▶ _Recorded information_:
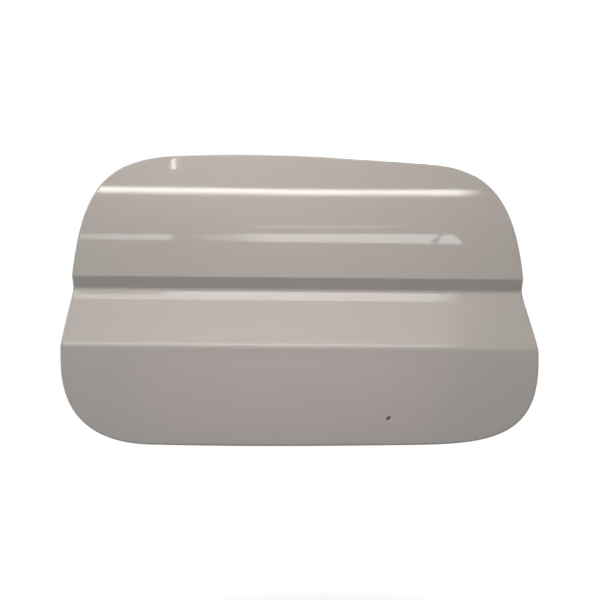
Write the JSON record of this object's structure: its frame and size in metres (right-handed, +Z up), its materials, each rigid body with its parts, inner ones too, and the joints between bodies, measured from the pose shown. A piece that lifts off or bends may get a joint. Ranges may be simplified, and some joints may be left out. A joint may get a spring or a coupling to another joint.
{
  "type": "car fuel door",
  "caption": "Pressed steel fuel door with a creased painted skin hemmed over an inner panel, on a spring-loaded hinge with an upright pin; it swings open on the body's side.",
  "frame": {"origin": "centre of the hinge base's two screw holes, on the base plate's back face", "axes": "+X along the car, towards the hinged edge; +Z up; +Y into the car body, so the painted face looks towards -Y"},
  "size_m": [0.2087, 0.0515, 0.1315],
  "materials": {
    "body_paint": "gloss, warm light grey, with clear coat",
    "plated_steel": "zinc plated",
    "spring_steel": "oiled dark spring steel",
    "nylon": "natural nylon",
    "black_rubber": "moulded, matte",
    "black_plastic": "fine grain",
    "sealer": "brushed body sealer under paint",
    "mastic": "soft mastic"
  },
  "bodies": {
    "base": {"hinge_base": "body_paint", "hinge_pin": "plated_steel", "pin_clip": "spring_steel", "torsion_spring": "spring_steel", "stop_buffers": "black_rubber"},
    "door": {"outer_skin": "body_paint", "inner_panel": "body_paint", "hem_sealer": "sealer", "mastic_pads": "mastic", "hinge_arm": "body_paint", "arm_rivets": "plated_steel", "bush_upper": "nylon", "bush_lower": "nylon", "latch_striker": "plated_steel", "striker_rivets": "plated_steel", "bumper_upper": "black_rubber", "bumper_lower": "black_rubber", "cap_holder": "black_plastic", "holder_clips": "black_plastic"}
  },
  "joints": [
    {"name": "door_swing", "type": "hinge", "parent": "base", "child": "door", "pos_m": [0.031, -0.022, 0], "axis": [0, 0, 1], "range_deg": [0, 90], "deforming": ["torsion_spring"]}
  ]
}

▶ _Work instructions_:
Write out the whole listing again, exactly as it stands.

▶ _Response to the exercise_:
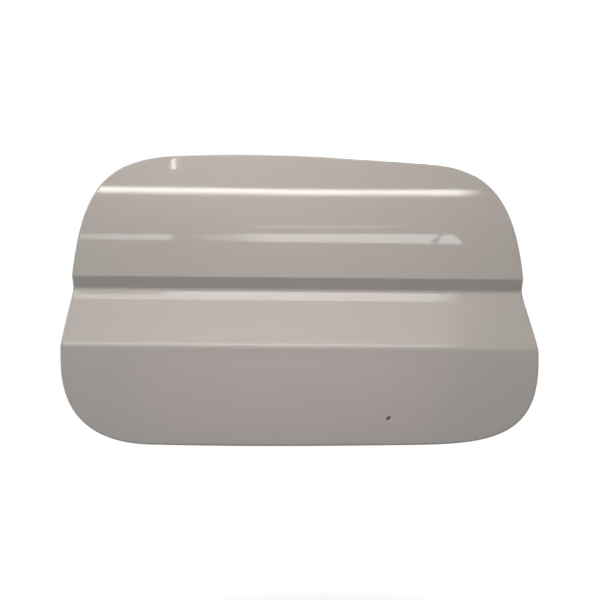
Write the JSON record of this object's structure: its frame and size in metres (right-handed, +Z up), its materials, each rigid body with its parts, inner ones too, and the joints between bodies, measured from the pose shown. A piece that lifts off or bends may get a joint. Ranges may be simplified, and some joints may be left out. A joint may get a spring or a coupling to another joint.
{
  "type": "car fuel door",
  "caption": "Pressed steel fuel door with a creased painted skin hemmed over an inner panel, on a spring-loaded hinge with an upright pin; it swings open on the body's side.",
  "frame": {"origin": "centre of the hinge base's two screw holes, on the base plate's back face", "axes": "+X along the car, towards the hinged edge; +Z up; +Y into the car body, so the painted face looks towards -Y"},
  "size_m": [0.2087, 0.0515, 0.1315],
  "materials": {
    "body_paint": "gloss, warm light grey, with clear coat",
    "plated_steel": "zinc plated",
    "spring_steel": "oiled dark spring steel",
    "nylon": "natural nylon",
    "black_rubber": "moulded, matte",
    "black_plastic": "fine grain",
    "sealer": "brushed body sealer under paint",
    "mastic": "soft mastic"
  },
  "bodies": {
    "base": {"hinge_base": "body_paint", "hinge_pin": "plated_steel", "pin_clip": "spring_steel", "torsion_spring": "spring_steel", "stop_buffers": "black_rubber"},
    "door": {"outer_skin": "body_paint", "inner_panel": "body_paint", "hem_sealer": "sealer", "mastic_pads": "mastic", "hinge_arm": "body_paint", "arm_rivets": "plated_steel", "bush_upper": "nylon", "bush_lower": "nylon", "latch_striker": "plated_steel", "striker_rivets": "plated_steel", "bumper_upper": "black_rubber", "bumper_lower": "black_rubber", "cap_holder": "black_plastic", "holder_clips": "black_plastic"}
  },
  "joints": [
    {"name": "door_swing", "type": "hinge", "parent": "base", "child": "door", "pos_m": [0.031, -0.022, 0], "axis": [0, 0, 1], "range_deg": [0, 90], "deforming": ["torsion_spring"]}
  ]
}